Blackburn, Burnley, Preston elections pushed to 2027
“This Order … changes the year of ordinary election … from 2026 to 2027,” states new legislation published on legislation.gov.uk today. The Statutory Instrument (S.I. 2026/96), signed by Minister of State Alison McGovern, was made on 3 February, laid before Parliament on 5 February, and comes into force on 27 February 2026.
For Lancashire, it means voters in Blackburn with Darwen, Burnley, Chorley, Preston, West Lancashire, Hyndburn and Pendle will not go to the polls in May 2026. Instead, their ordinary council elections will run on the usual early May polling day in 2027.
Current councillors in those areas will remain in office for an extra year. The Order also sets retirement dates for the next cohort: those elected in 2027 in the councils above will leave office on the fourth day after the ordinary polling day in 2030, unless they resign or the seat becomes vacant earlier.
A small number of county councils elsewhere-East Sussex, Norfolk, Suffolk and West Sussex-are treated differently because their 2025 polls were postponed too; councillors elected there in 2027 will serve until 2029.
Thurrock is the outlier. Its subsequent ordinary elections move to 2031 and then every four years thereafter, resetting the cycle for that authority.
The Order also deals with casual vacancies. Where a seat fell vacant shortly before this change and would have been filled at the 2026 elections, returning officers can now run a by-election any time from 27 February up to 7 May 2026. Anyone elected in such a by-election will serve only until the fourth day after the ordinary polling day in 2027.
Boundary changes tied to earlier reviews are pushed back a year. For West Lancashire in particular, ward changes set out in the West Lancashire (Electoral Changes) Order 2022 will now take effect for the 2027 polls rather than 2026. Similar adjustments are made for Norfolk, Suffolk, Wealden, Thurrock, Stevenage, Redditch, Basildon, Harlow and Cannock Chase.
Practically, that means another year of business as usual at Lancashire town halls. Leaders, mayors and committee chairs will continue through the 2026–27 council year without facing voters this spring, while parties recalibrate selections and campaign plans for 2027.
The government’s note to the legislation says there is “no, or no significant, impact on the private, voluntary or public sector.” That claim will be tested locally as councils manage budgets, planning decisions and service changes under extended mandates.
The “ordinary day of election of councillors”-defined in law and typically the first Thursday in May-remains unchanged; only the year moves. For residents, nothing about voter registration or polling station arrangements is altered by this Order, aside from the shift from 2026 to 2027.

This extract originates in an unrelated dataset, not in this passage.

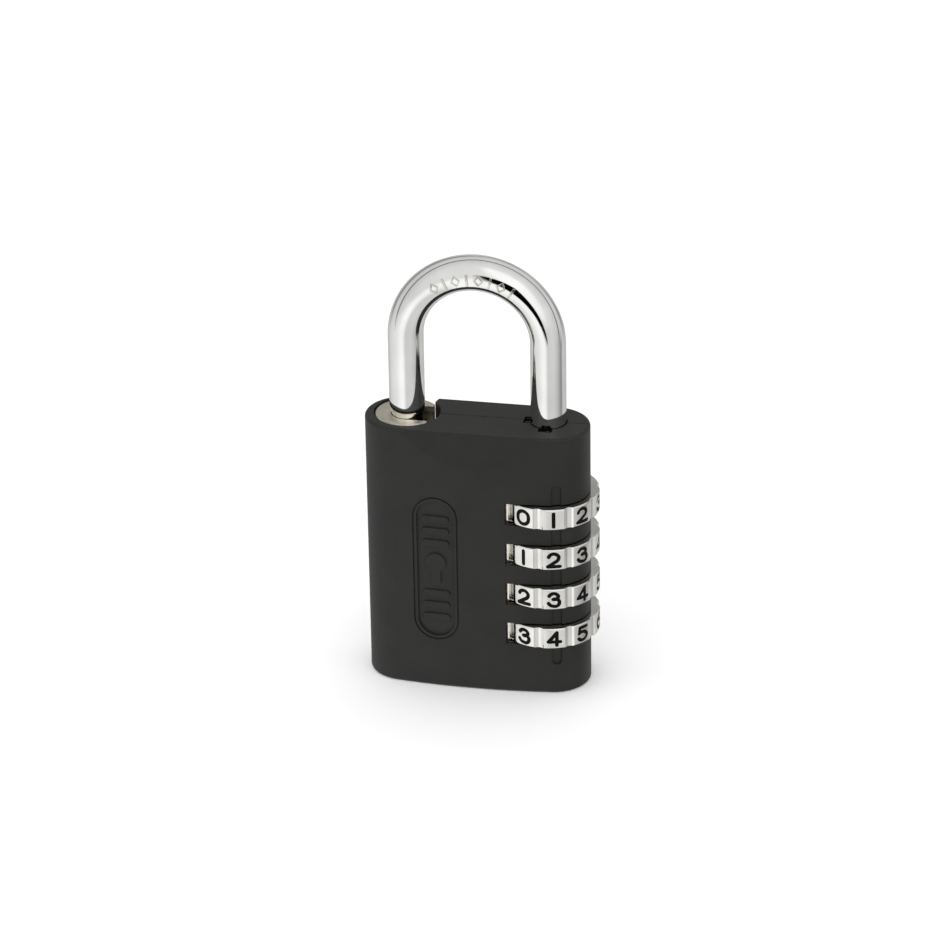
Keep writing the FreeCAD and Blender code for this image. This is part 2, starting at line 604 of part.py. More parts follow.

The list of affected authorities is national, but the North West carries a fair share of the change. Alongside Blackburn with Darwen, Burnley, Chorley, Hyndburn, Pendle, Preston and West Lancashire, councils such as City of Lincoln, Peterborough and Norwich are also included.
For community groups and would-be candidates mapping their campaigns, mark the dates: the Order takes effect on 27 February 2026; by-elections covering recent vacancies can be called up to 7 May 2026; ordinary council elections in these areas are now due in May 2027, with most successful candidates serving until 2030.